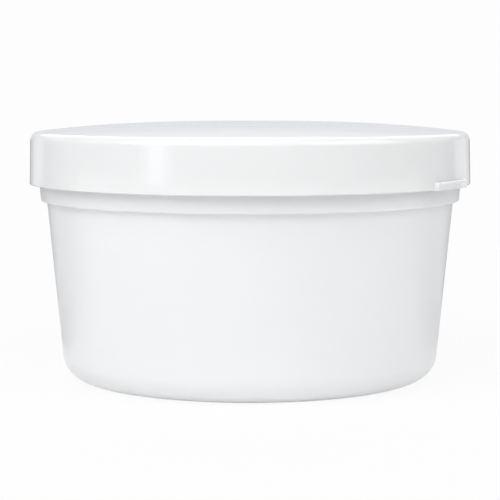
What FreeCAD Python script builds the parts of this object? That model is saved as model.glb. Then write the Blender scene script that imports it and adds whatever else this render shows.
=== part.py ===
import FreeCAD, Part
import math
import os

import Sketcher

# Snap-lid plastic jar: a round tub with a tapered wall and a stepped collar, and a lid that
# snaps over its rim and has a thumb tab at its lower edge.
# The frame: +Z up along the jar's axis, z = 0 on the table, and the front looks along +Y.
# The jar is shut, so the tub is solid up to its rim. Lengths are in millimetres.

SIZES = [
    ("neck_radius", 56.95, "outside of the collar at its lower edge"),
    ("jar_height", 65.8, "rim that the lid sits on, above the table"),
    ("collar_depth", 17.2, "underside of the collar, below the rim"),
    ("collar_step", 1.6, "how far the collar stands out from the wall"),
    ("collar_draft", 4.1, "lean of the collar, in degrees"),
    ("collar_round", 0.5, "rounding of the collar's lower edge"),
    ("wall_draft", 5.5, "lean of the wall, in degrees"),
    ("foot_round", 6.8, "rounding between the wall and the base"),
    ("foot_ring", 5.0, "width of the flat ring that the jar stands on"),
    ("base_recess", 0.8, "depth of the base inside that ring"),
    ("bead_height", 2.0, "height of the snap bead, from the rim down"),
    ("bead_reach", 0.4, "how far the snap bead stands out from the neck"),
    ("bead_round", 0.3, "rounding of the bead's upper edge"),
    ("skirt_depth", 12.6, "how far the lid's skirt hangs below the rim"),
    ("skirt_wall", 1.05, "thickness of the skirt"),
    ("skirt_draft", 1.4, "lean of the skirt, in degrees"),
    ("skirt_gap", 0.2, "clearance between the bead and the skirt"),
    ("skirt_round", 0.3, "rounding of the skirt's lower edges"),
    ("snap_gap", 0.15, "clearance between the neck and the lid's snap ridge"),
    ("snap_drop", 0.25, "clearance between the bead and that ridge, downwards"),
    ("snap_land", 0.6, "height of the ridge at its tip"),
    ("seat_width", 1.6, "width of the lid's seat on the rim"),
    ("lid_edge", 1.17, "height of the lid's edge above the rim, before its rounding"),
    ("lid_rise", 2.53, "how far the middle of the lid stands above that edge"),
    ("lid_wall", 1.2, "thickness of the lid in its middle"),
    ("lid_flat", 20.0, "radius of the lid's flat middle"),
    ("lid_round", 2.1, "rounding between the skirt and the top"),
    ("tab_width", 18.5, "width of the thumb tab along the skirt"),
    ("tab_height", 2.15, "height of the thumb tab"),
    ("tab_reach", 1.35, "how far the thumb tab stands out from the skirt"),
    ("tab_corner", 1.1, "rounding of the tab's two upper corners"),
    ("tab_round", 0.85, "rounding along the tab's outer edge"),
    ("tab_turn", -30.4, "where the tab is, in degrees about +Z from +X"),
]

# The jar's section, worked out from the sheet.
COLLAR_Z = "(Sizes.jar_height - Sizes.collar_depth)"
WALL_TOP = "(Sizes.neck_radius - Sizes.collar_step)"
WALL_FOOT = f"({WALL_TOP} - {COLLAR_Z} * tan(Sizes.wall_draft))"
RING_OUTSIDE = f"({WALL_FOOT} - Sizes.foot_round * tan(45 - Sizes.wall_draft / 2))"
RING_INSIDE = f"({RING_OUTSIDE} - Sizes.foot_ring)"
BEAD_Z = "(Sizes.jar_height - Sizes.bead_height)"
NECK_Z = f"({BEAD_Z} - Sizes.bead_reach)"
NECK_TOP = f"(Sizes.neck_radius + ({NECK_Z} - {COLLAR_Z}) * tan(Sizes.collar_draft))"
BEAD = f"({NECK_TOP} + Sizes.bead_reach)"

# The lid's section. The skirt's two faces are given by their radius at the height of the rim.
SKIRT_INSIDE = f"({BEAD} + Sizes.skirt_gap)"
SKIRT_OUTSIDE = f"({SKIRT_INSIDE} + Sizes.skirt_wall)"
SKIRT_Z = "(Sizes.jar_height - Sizes.skirt_depth)"
SEAT_INSIDE = f"({BEAD} - Sizes.seat_width)"
EDGE_Z = "(Sizes.jar_height + Sizes.lid_edge)"
TOP_Z = f"({EDGE_Z} + Sizes.lid_rise)"
UNDER_Z = f"({TOP_Z} - Sizes.lid_wall)"
SNAP_TIP = f"({NECK_TOP} + Sizes.snap_gap)"
SNAP_TIP_Z = f"({NECK_Z} - Sizes.snap_drop)"
SNAP_REACH = f"({SKIRT_INSIDE} - {SNAP_TIP})"
SNAP_TOP_Z = f"({SNAP_TIP_Z} + {SNAP_REACH})"
SNAP_LAND_Z = f"({SNAP_TIP_Z} - Sizes.snap_land)"
SNAP_FOOT_Z = f"({SNAP_LAND_Z} - {SNAP_REACH})"
TAB_TOP_Z = f"({SKIRT_Z} + Sizes.tab_height)"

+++

§ AIM OF THE EXERCISE
Return all the data exactly as given.

§ ANSWER TO THE PROBLEM
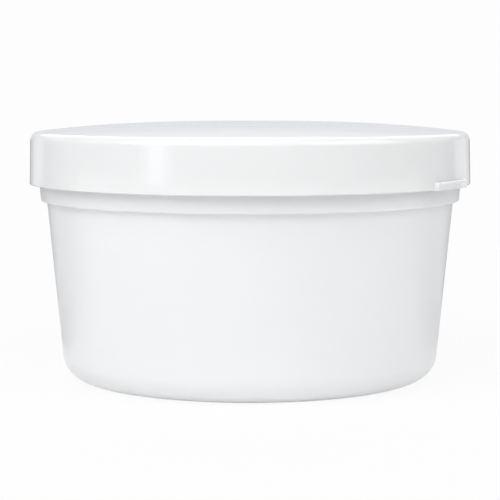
What FreeCAD Python script builds the parts of this object? That model is saved as model.glb. Then write the Blender scene script that imports it and adds whatever else this render shows.
=== part.py ===
import FreeCAD, Part
import math
import os

import Sketcher

# Snap-lid plastic jar: a round tub with a tapered wall and a stepped collar, and a lid that
# snaps over its rim and has a thumb tab at its lower edge.
# The frame: +Z up along the jar's axis, z = 0 on the table, and the front looks along +Y.
# The jar is shut, so the tub is solid up to its rim. Lengths are in millimetres.

SIZES = [
    ("neck_radius", 56.95, "outside of the collar at its lower edge"),
    ("jar_height", 65.8, "rim that the lid sits on, above the table"),
    ("collar_depth", 17.2, "underside of the collar, below the rim"),
    ("collar_step", 1.6, "how far the collar stands out from the wall"),
    ("collar_draft", 4.1, "lean of the collar, in degrees"),
    ("collar_round", 0.5, "rounding of the collar's lower edge"),
    ("wall_draft", 5.5, "lean of the wall, in degrees"),
    ("foot_round", 6.8, "rounding between the wall and the base"),
    ("foot_ring", 5.0, "width of the flat ring that the jar stands on"),
    ("base_recess", 0.8, "depth of the base inside that ring"),
    ("bead_height", 2.0, "height of the snap bead, from the rim down"),
    ("bead_reach", 0.4, "how far the snap bead stands out from the neck"),
    ("bead_round", 0.3, "rounding of the bead's upper edge"),
    ("skirt_depth", 12.6, "how far the lid's skirt hangs below the rim"),
    ("skirt_wall", 1.05, "thickness of the skirt"),
    ("skirt_draft", 1.4, "lean of the skirt, in degrees"),
    ("skirt_gap", 0.2, "clearance between the bead and the skirt"),
    ("skirt_round", 0.3, "rounding of the skirt's lower edges"),
    ("snap_gap", 0.15, "clearance between the neck and the lid's snap ridge"),
    ("snap_drop", 0.25, "clearance between the bead and that ridge, downwards"),
    ("snap_land", 0.6, "height of the ridge at its tip"),
    ("seat_width", 1.6, "width of the lid's seat on the rim"),
    ("lid_edge", 1.17, "height of the lid's edge above the rim, before its rounding"),
    ("lid_rise", 2.53, "how far the middle of the lid stands above that edge"),
    ("lid_wall", 1.2, "thickness of the lid in its middle"),
    ("lid_flat", 20.0, "radius of the lid's flat middle"),
    ("lid_round", 2.1, "rounding between the skirt and the top"),
    ("tab_width", 18.5, "width of the thumb tab along the skirt"),
    ("tab_height", 2.15, "height of the thumb tab"),
    ("tab_reach", 1.35, "how far the thumb tab stands out from the skirt"),
    ("tab_corner", 1.1, "rounding of the tab's two upper corners"),
    ("tab_round", 0.85, "rounding along the tab's outer edge"),
    ("tab_turn", -30.4, "where the tab is, in degrees about +Z from +X"),
]

# The jar's section, worked out from the sheet.
COLLAR_Z = "(Sizes.jar_height - Sizes.collar_depth)"
WALL_TOP = "(Sizes.neck_radius - Sizes.collar_step)"
WALL_FOOT = f"({WALL_TOP} - {COLLAR_Z} * tan(Sizes.wall_draft))"
RING_OUTSIDE = f"({WALL_FOOT} - Sizes.foot_round * tan(45 - Sizes.wall_draft / 2))"
RING_INSIDE = f"({RING_OUTSIDE} - Sizes.foot_ring)"
BEAD_Z = "(Sizes.jar_height - Sizes.bead_height)"
NECK_Z = f"({BEAD_Z} - Sizes.bead_reach)"
NECK_TOP = f"(Sizes.neck_radius + ({NECK_Z} - {COLLAR_Z}) * tan(Sizes.collar_draft))"
BEAD = f"({NECK_TOP} + Sizes.bead_reach)"

# The lid's section. The skirt's two faces are given by their radius at the height of the rim.
SKIRT_INSIDE = f"({BEAD} + Sizes.skirt_gap)"
SKIRT_OUTSIDE = f"({SKIRT_INSIDE} + Sizes.skirt_wall)"
SKIRT_Z = "(Sizes.jar_height - Sizes.skirt_depth)"
SEAT_INSIDE = f"({BEAD} - Sizes.seat_width)"
EDGE_Z = "(Sizes.jar_height + Sizes.lid_edge)"
TOP_Z = f"({EDGE_Z} + Sizes.lid_rise)"
UNDER_Z = f"({TOP_Z} - Sizes.lid_wall)"
SNAP_TIP = f"({NECK_TOP} + Sizes.snap_gap)"
SNAP_TIP_Z = f"({NECK_Z} - Sizes.snap_drop)"
SNAP_REACH = f"({SKIRT_INSIDE} - {SNAP_TIP})"
SNAP_TOP_Z = f"({SNAP_TIP_Z} + {SNAP_REACH})"
SNAP_LAND_Z = f"({SNAP_TIP_Z} - Sizes.snap_land)"
SNAP_FOOT_Z = f"({SNAP_LAND_Z} - {SNAP_REACH})"
TAB_TOP_Z = f"({SKIRT_Z} + Sizes.tab_height)"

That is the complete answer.